In all the conflicts we work in, children and young people end up in armed forces or groups.
Even if this group remains a minority compared to the larger group of conflict-affected children and youth, supporting their reintegration and the prevention of further recruitment is crucial for peacebuilding and longer-term stability. Still, thousands of boys and girls are left without support sometimes pushing them to return to the armed force or group or exposed to further risk of abuse and exploitation.
Reintegrating conflict-affected children and young people is crucial for peace, local development, and long-term stability. Yet funding is short-term and insufficient, and programmes often fail to consider the needs and capacities of those most important – affected children, young people, and their communities.
What is Reintegration?
“Reintegration is the process through which children transition into civil society and enter meaningful roles and identities as civilians who are accepted by their families and communities in a context of local and national reconciliation.” - The Paris Principles: Principles and Guidelines on Children Associated with Armed Forces or Armed Groups, 2007.
The experience of children and young people in armed forces and groups is highly context-specific. There is no one size fits all model for reintegration but there are some universal principles.
A key principle is the need to support the child in adapting their identity outside of the armed group or force, to reconnect them with their family and community and in doing so, enable them to find a positive role to play outside the armed group or force. Another one is the need for family and community acceptance. Research, in fact, shows that community acceptance is the most important factor in children and young people’s recovery and reintegration and far more important than the levels of violence lived while with the armed group.
Finally, reintegration means ensuring that children associated with armed forces or groups have the same opportunities as children of the same age from the same communities who were not associated.
What we do
For reintegration to be sustainable, children, young people and their communities need to be at the core of the process. Our role is to support the community in reintegrating their children.
Before anything else, we listen and learn from them, then we support them in appropriate ways. This support can include providing children who are coming straight from armed forces or groups with immediate assistance, such as health checks and clothing, reuniting children separated from their families, providing mental health and legal support or supporting them back into education. Older children are also given vocational or work skills training, to present them with future opportunities.
We work with communities, families and teachers to ensure that children are accepted back into their communities and supported to be children again.

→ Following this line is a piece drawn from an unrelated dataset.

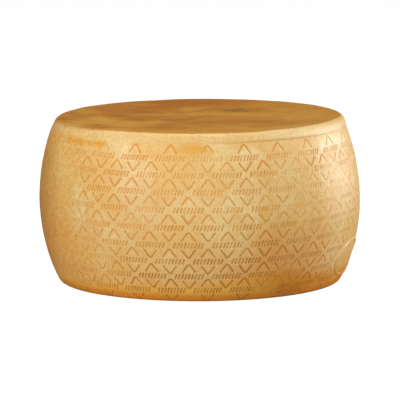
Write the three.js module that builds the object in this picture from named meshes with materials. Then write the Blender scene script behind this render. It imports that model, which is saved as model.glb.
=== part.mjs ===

I am happy I can go to the War Child child-friendly space and take part in the activities. When I am there, I can forget my troubles for a while. When I see other kids playing football, I can’t sit still, I have to join them. I just love playing football, it’s what makes me happiest.Frederique, Central African Republic.
Our reintegration programmes
For the past seven years, we have been supporting the reintegration of thousands of conflict-affected children and young people in the Central African Republic and the Democratic Republic of Congo. We are currently preparing to start work in Iraq and Yemen. In Afghanistan, we also support the reintegration of unaccompanied minors who, after having migrated to Iran to look for work to support their families, get deported by the Iranian government.
Community-based reintegration and security in the Democratic Republic of Congo
Between 2019-2021 we piloted an innovative way of supporting reintegration we call Community-based Reintegration and Security (CBRS) in Kibabi, Masisi territory, a mountainous area in north-eastern Democratic Republic of Congo with several active armed groups. CBRS is designed to be planned, implemented, and monitored by local actors. As part of the planning process, communities, children, youth, local government, and civil society come togethor to determine pathways for change, design their own longer-term plan and then advocate for support for its implementation. The community named their efforts Inuka Kibabi, meaning “Stand-up Kibabi”.
The approach is holistic in that it not only invests in the socio-economic well-being of affected children and young people, but also in the social, economic, and security environment surrounding them.
Youth-led micro-projects in the Central African Republic
To allow conflict-affected children and young people to find a positive role in their community, in the Central African Republic we support them to identify their priorities in terms of children and young people’s reintegration, develop solutions, and implement these themselves. Supported by community members, they build concrete benches around community health centres and the mayor’s office to prevent tensions and conflict from people standing up waiting for long periods of times. They have also rehabilitated school classrooms and built an area for children and young people to gather, exchange ideas and learn from each other to improve relations between youth from different ethnicities.